The other side of the bargain with modernity, however, lies in its egalitarian promises: in its claims to provide equality, justice, and dignity to all. As Ashis Nandy has suggested in his seminal work, The Intimate Enemy, this promise was in part why Indians granted some degree of legtimacy to colonial rule, even as colonialism was itself premised on the racial inferiority of Indians. To those who were ‘cornered’ by the traditional inequities of Indian society, modernity, even if it came wrapped in colonial guise, promised a better alternative.

Of the founders of the modern Indian republic, Nehru in particular had hoped that our own postcolonial modernity would help realise the promise of social and individual equality and dignity. Gandhi held steadfast not as an advocate of an antimodernity but of a nonmodernity, while Ambedkar, disillusioned by the failure of caste Hindu society to reform its attitudes, held—presciently, one may note—that such a goal could never be achieved without a radical transformation of Hinduism itself. Yet, in 70 years of independence, for all of the gains we have made in India, that promise is nowhere close to being fulfilled. Indian modernity, whether we see it as a distinctly postcolonial phenomenon or as a manifestation of a universal phenomenon, has not increased the life-chances of vast numbers of Indians, nor the simple and most basic human desire for recognition and respect. It is that desire that led large numbers of people to follow a figure like Ram Rahim and,  in part, to engage in the kind of shocking violence Haryana saw in the last few days.

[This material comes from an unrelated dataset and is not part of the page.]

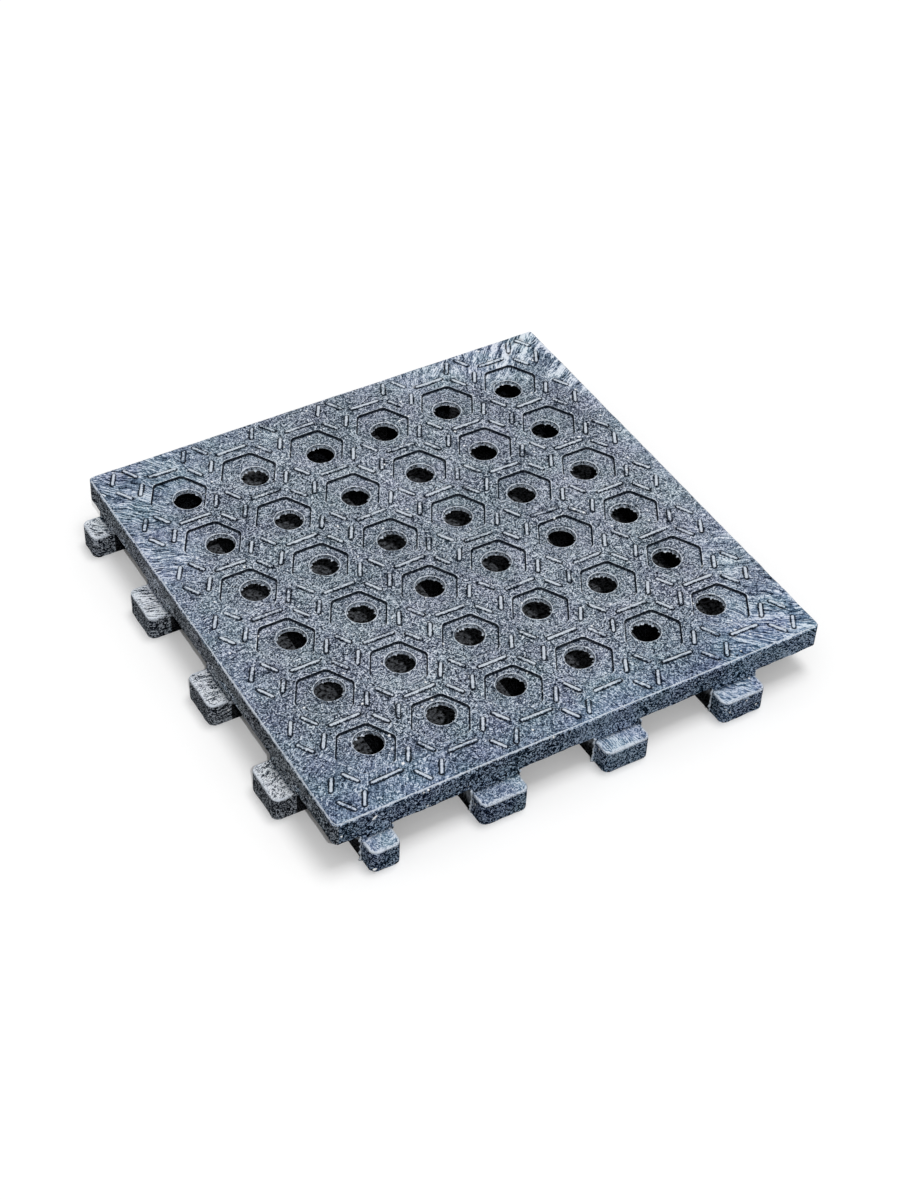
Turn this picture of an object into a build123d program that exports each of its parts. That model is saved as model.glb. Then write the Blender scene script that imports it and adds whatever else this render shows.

Ram Rahim Singh has rightly been found guilty, as should those of his followers who carried out his orders. Those Dera members who engaged in violence following the court judgement should also be held accountable for their actions. Along with that, perhaps we should also consider indicting an Indian state and society that compels people to seek hope in a figure like Ram Rahim Singh. Otherwise, despite this Ram Rahim Singh Insan going to jail, a hundred others like him will follow.